Comment veux-tu être optimiste ? Quand GM a besoin d’argent, quand Bombardier a besoin d’argent, y en a tout le temps. Mais ici, c’est toujours trop cher.

Yvon Godin

***

« Ma fierté ? C’est d’être sorti de la politique la tête haute. Les gens me remercient encore. J’ai essayé de rester proche du peuple. Regarde autour dans le quartier, c’est des maisons de la Société d’habitation du Nouveau-Brunswick. Mon voisin d’en arrière, c’est un refuge pour sans-abri. Ils m’ont demandé si ça me dérangeait qu’ils s’installent là. J’ai dit : tu veux-tu m’insulter ? J’aime ben mieux qu’ils soient mes voisins que de les voir dans la rue ! Y a des députés qui oublient d’où ils viennent, pas moi. J’ai toujours été plus fier de serrer la main de quelqu’un sur le bien-être que d’un banquier. »

***

Aux dernières élections, la péninsule acadienne a renoué avec sa vieille tradition rouge, et élu le libéral Serge Cormier avec 50,7 % des votes.
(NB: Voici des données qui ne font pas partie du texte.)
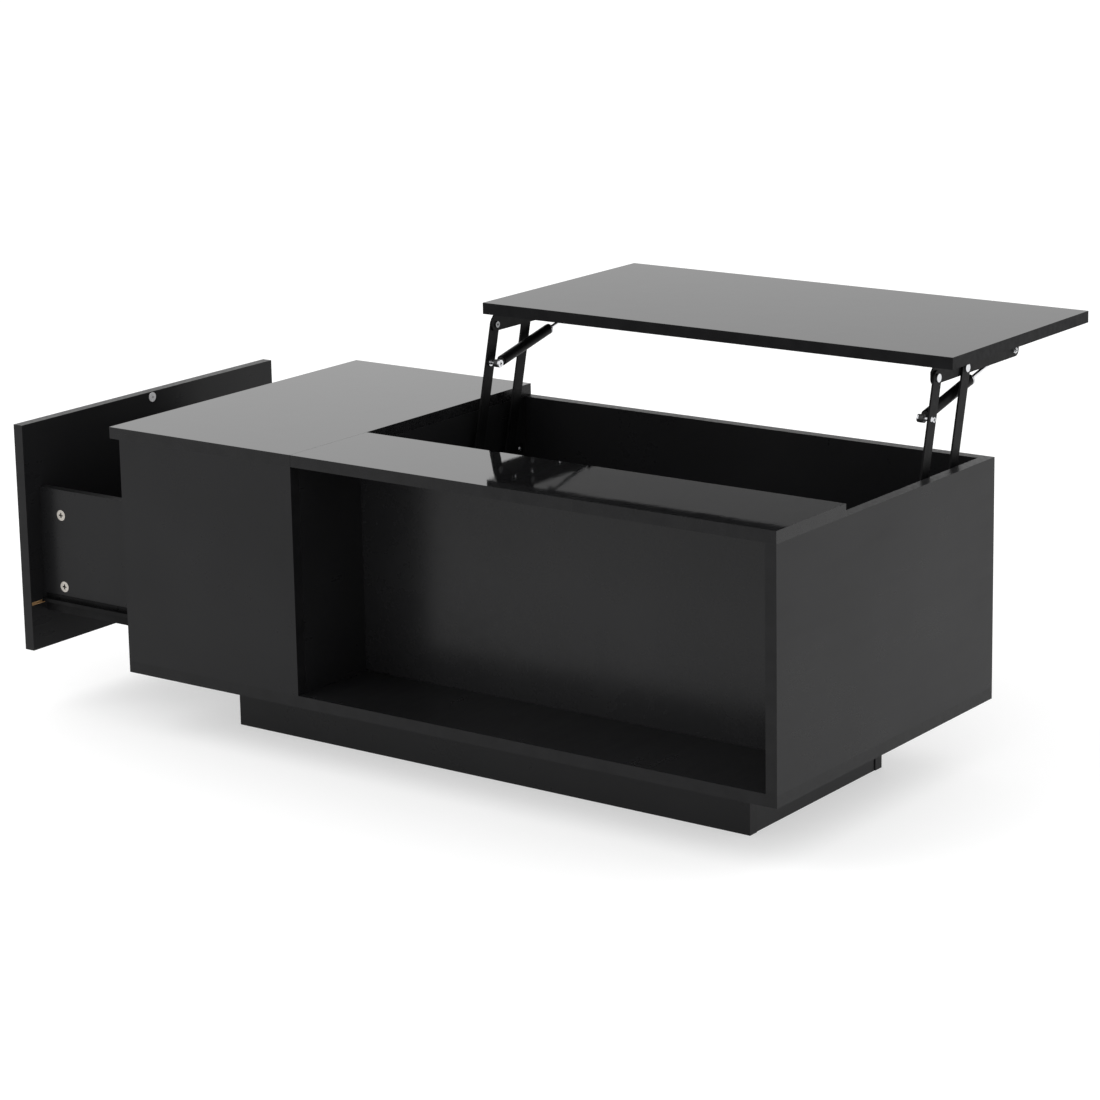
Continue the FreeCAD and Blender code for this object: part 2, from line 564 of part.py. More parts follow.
def build_gas_springs():
    """A gas spring on each side, from a stud on the front arm to the back of the top bracket."""
    direction = spring_direction()
    low_eyes, high_eyes, low_studs, high_studs = [], [], [], []
    span = math.hypot(number(f"{SPRING_TOP_Y} - {SPRING_LOW_Y}"), number(f"{TOP_PIVOT_Z} - {SPRING_LOW_Z}"))
    for hand, wall, side in HANDS:
        x = mirrored(wall, side, SPRING_AT)
        tube_start = along_spring("eye_length")
        tube = doc.addObject("Part::Cylinder", f"tube_{hand}")
        tube.setExpression("Radius", bound("tube_radius"))
        tube.setExpression("Height", bound("tube_length"))
        bore = doc.addObject("Part::Cylinder", f"tube_bore_{hand}")
        bore.setExpression("Radius", bound("spring_rod_radius + 0.08"))
        bore.setExpression("Height", bound("tube_length - 6"))
        bore.Placement = Placement(Vector(0, 0, 6), Rotation())
        rounded = doc.addObject("Part::Fillet", f"tube_rounded_{hand}")
        rounded.Base = tube
        rounded.Edges = [(1, 2.0, 2.0), (3, 2.0, 2.0)]
        shell = doc.addObject("Part::Cut", f"gas_spring_tube_{hand}")
        shell.Base = rounded
        shell.Tool = bore
        place_along_spring(keep(shell, f"gas_spring_tube_{hand}"), (x, *tube_start))
        rod = doc.addObject("Part::Cylinder", f"gas_spring_rod_{hand}")
        reserve = 30
        rod_start = f"eye_length + tube_length - {reserve}"
        rod.setExpression("Radius", bound("spring_rod_radius"))
        rod_end = span - number("eye_length")
        rod.Height = rod_end - number(rod_start)
        place_along_spring(keep(rod, f"gas_spring_rod_{hand}"), (x, *along_spring(rod_start)))
        outward = Vector(-side, 0, 0)
        low = Vector(number(x), number(SPRING_LOW_Y), number(SPRING_LOW_Z))
        high = Vector(number(x), number(SPRING_TOP_Y), number(TOP_PIVOT_Z))
        low_eyes.append(spring_eye(low, direction, outward))
        high_eyes.append(spring_eye(high, -direction, outward))
        to_arm = number(f"{SPRING_AT} - {ARM_FAR}")
        low_stud = shoulder_stud(low, outward, to_arm, 1.5, number("arm_thickness"))
        back = low + outward * (to_arm + number("arm_thickness"))
        head = screw(back, outward, number("stud_head"), 3, number("neck_radius"), 1)
        low_studs.append(low_stud.fuse(head).removeSplitter())
        to_plate = number(f"{SPRING_AT} - {PLATE_FAR}") - number("stud_gap")
        high_studs.append(shoulder_stud(high, outward, to_plate, 1.5, 0))
    group("spring_lower_eyes", low_eyes)
    group("spring_upper_eyes", high_eyes)
    group("spring_lower_studs", low_studs)
    group("spring_upper_studs", high_studs)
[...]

C’est clairement pour « Yvon » qu’on votait ici, plus que pour un chef ou un parti, et bien avant la « vague orange ».

Ça va prendre tout un « boum » ce matin avec ce nouveau candidat mystère, et la visite tardive d’un chef totalement absent des Maritimes jusqu’ici.

« C’est qui, ce candidat ?

 – C’est un secret, même son frère est pas au courant ! »

Par compenser, il m’a forcé à accepter une bouteille de son sirop d’érable de la vieille terre familiale. Et Lyna, en train de faire ses marinades, m’a mis un pot de « salade d’hiver » tout chaud dans la main.

C’est clairement un bon négociateur.